By SCOTT BAUER
The Associated Press
MADISON (AP) — Supporters of a planned $10 billion electronics factory that could bring 13,000 jobs in the largest economic-development project in Wisconsin history called it a once-a-generation opportunity during a public hearing Thursday.
State lawmakers are moving quickly to approve a $3 billion tax incentive deal for Foxconn Technology Group, based in Taiwan. The company, the world’s largest contract maker of electronics, announced last week that it plans to come to southeast Wisconsin to open the first factory for making liquid-crystal displays to be built outside Asia. The deal, which Wisconsin leaders and President Donald Trump have heralded as transformational for the state and national economy, requires the state to approve $3 billion worth of tax breaks, which will be contingent on Foxconn’s fulfilling its promises for hiring and spending.
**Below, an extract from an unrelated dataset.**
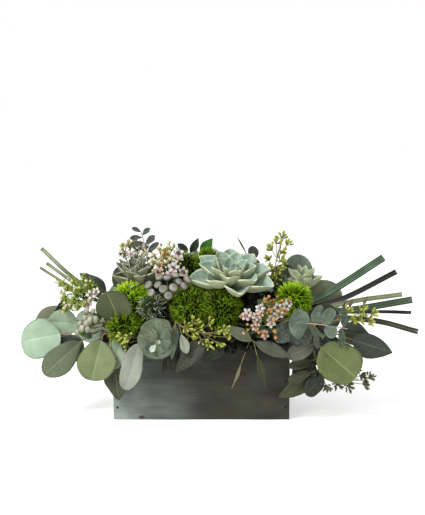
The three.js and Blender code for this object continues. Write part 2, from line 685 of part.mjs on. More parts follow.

The proposal is moving quickly: Thursday’s hearing came just six days after the bill was introduced. Democratic critics, who don’t have the votes in the Republican-controlled Legislature to stop the proposal, have argued that there shouldn’t be a vote without a detailed analysis from the nonpartisan Legislative Fiscal Bureau.
Democratic Rep. Tod Ohnstad, who represents a part of the state where the factory could be built, said his enthusiasm for the project is “tempered by many outstanding questions.”
Critics have raised alarms about other provisions that would waive environmental permits and regulations to speed up the construction of the plant. Foxconn has said it intends to build a campus with 20 million square feet of office space spread over 1.56 square miles. But critics question whether Foxconn will follow through, noting that it promised in 2013 to invest $30 million and hire 500 workers for a new, high-tech factory in Pennsylvania that was never built.
“We cannot let this opportunity pass us by,” said Scott Neitzel, the top aide to Gov. Scott Walker.
Foxconn CEO Terry Gou submitted a statement that was read by committee chairman Rep. Adam Neylon. Gou said the project would “transform the American electronics industry.”
“Made in America makes sense for Foxconn and our customers and our business partners,” Gou said in the statement.
Foxconn hopes to open the plant by 2020 with 3,000 workers, a number that could increase to 13,000 over six years. Walker’s administration said there would be 22,000 additional indirect jobs created through the plant’s opening, 16,000 of which would be related to construction.
Under the deal, most of the $3 billion worth of tax breaks would be tied to Foxconn’s delivering on its investment and job-creation promises. The money would come as cash payments, ranging up to as much as $200 million a year, and could be recouped if Foxconn failed to live up to its promises.
There is also a provision calling for the state to reimburse local governments 40 percent of the money that they might spend on infrastructure related to the Foxconn project. The money would be recouped only if the proposed plant were not built.
Elsewhere, the bill would allow the state to borrow $250 million for rebuilding Interstate 94, which connects Milwaukee and Chicago and is near where the plant is expected to be.
The committee on jobs and the economy plans to vote on Tuesday to advance the bill to the full Assembly, which is expected to pass it as soon as Aug. 14. It must also clear the GOP-controlled Senate, but Republicans there have said they first want to pass Wisconsin’s month-late budget.
Foxconn is best known for making iPhones and other Apple devices but its long list of customers includes Sony Corp., Dell Inc. and BlackBerry Ltd. In addition to the primary plant in southeastern Wisconsin, Foxconn is also eyeing a location in or near to Madison for a possible secondary site.